§ What you are asked to do
Find the string "from" and gather every line that holds it.

§ Given information
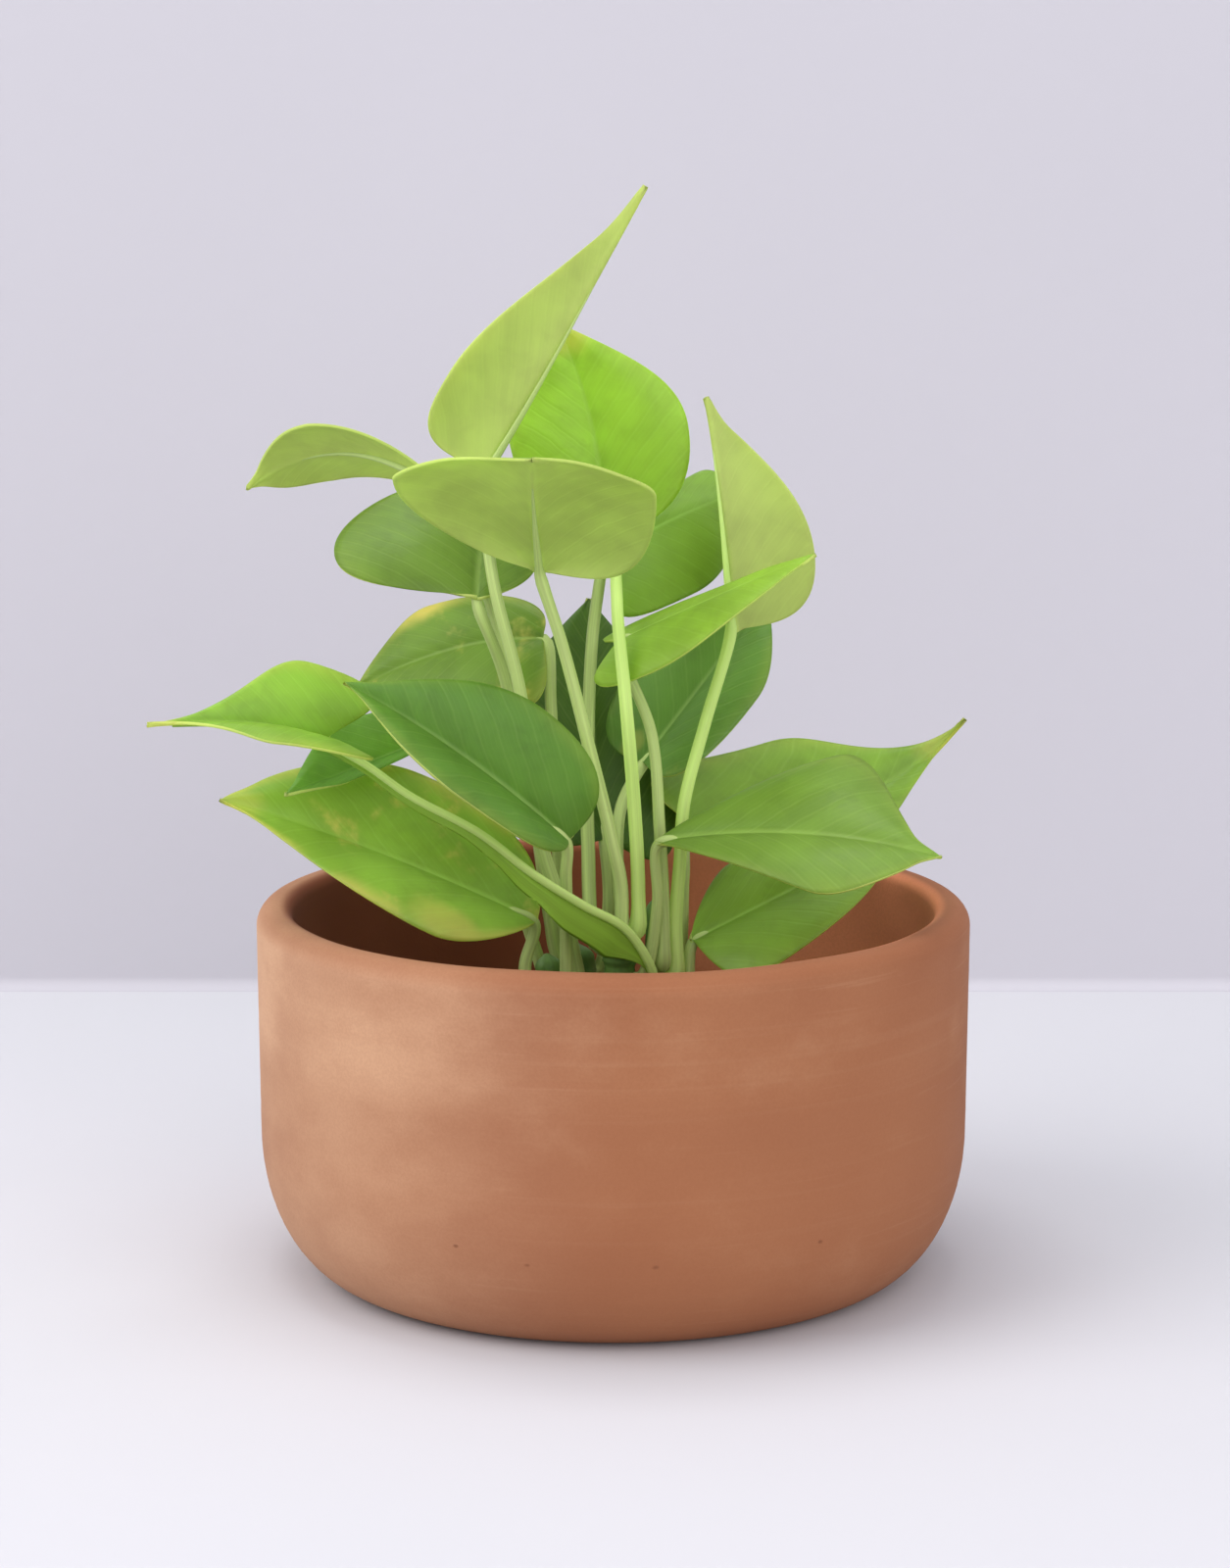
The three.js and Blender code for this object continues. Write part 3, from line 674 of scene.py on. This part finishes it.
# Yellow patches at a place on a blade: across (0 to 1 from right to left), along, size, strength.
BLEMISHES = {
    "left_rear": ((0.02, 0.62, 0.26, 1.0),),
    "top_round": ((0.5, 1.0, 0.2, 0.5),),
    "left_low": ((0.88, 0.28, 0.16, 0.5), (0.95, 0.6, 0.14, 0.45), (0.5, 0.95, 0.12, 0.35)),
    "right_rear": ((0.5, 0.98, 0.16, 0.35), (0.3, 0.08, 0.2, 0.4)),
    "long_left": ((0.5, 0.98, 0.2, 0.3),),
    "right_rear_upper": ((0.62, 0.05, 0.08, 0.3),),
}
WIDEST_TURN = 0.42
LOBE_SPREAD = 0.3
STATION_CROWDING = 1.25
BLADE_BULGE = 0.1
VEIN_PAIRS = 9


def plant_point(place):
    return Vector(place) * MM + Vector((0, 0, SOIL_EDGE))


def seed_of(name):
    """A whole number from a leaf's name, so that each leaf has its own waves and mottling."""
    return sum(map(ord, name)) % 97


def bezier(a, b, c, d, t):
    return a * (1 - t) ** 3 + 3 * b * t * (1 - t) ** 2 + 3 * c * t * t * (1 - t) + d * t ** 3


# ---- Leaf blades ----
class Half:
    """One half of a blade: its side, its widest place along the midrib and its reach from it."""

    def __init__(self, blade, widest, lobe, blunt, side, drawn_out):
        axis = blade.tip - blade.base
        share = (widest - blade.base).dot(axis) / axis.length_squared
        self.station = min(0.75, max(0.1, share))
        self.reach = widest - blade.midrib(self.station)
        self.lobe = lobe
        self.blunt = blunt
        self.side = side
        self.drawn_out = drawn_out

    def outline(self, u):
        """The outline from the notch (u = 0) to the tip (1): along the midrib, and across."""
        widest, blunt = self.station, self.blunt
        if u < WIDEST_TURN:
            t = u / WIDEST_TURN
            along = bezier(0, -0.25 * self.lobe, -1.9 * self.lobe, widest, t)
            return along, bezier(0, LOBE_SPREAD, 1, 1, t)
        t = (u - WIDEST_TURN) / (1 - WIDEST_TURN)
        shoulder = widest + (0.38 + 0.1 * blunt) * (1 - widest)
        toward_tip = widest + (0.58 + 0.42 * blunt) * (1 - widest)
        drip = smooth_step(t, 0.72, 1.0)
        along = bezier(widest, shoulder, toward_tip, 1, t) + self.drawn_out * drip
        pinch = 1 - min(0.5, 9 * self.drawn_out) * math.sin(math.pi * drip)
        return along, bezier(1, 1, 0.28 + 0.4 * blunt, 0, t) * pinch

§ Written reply
The three.js and Blender code for this object continues. Write part 3, from line 674 of scene.py on. This part finishes it.
# Yellow patches at a place on a blade: across (0 to 1 from right to left), along, size, strength.
    """A whole number from a leaf's name, so that each leaf has its own waves and mottling."""
    """One half of a blade: its side, its widest place along the midrib and its reach from it."""
        """The outline from the notch (u = 0) to the tip (1): along the midrib, and across."""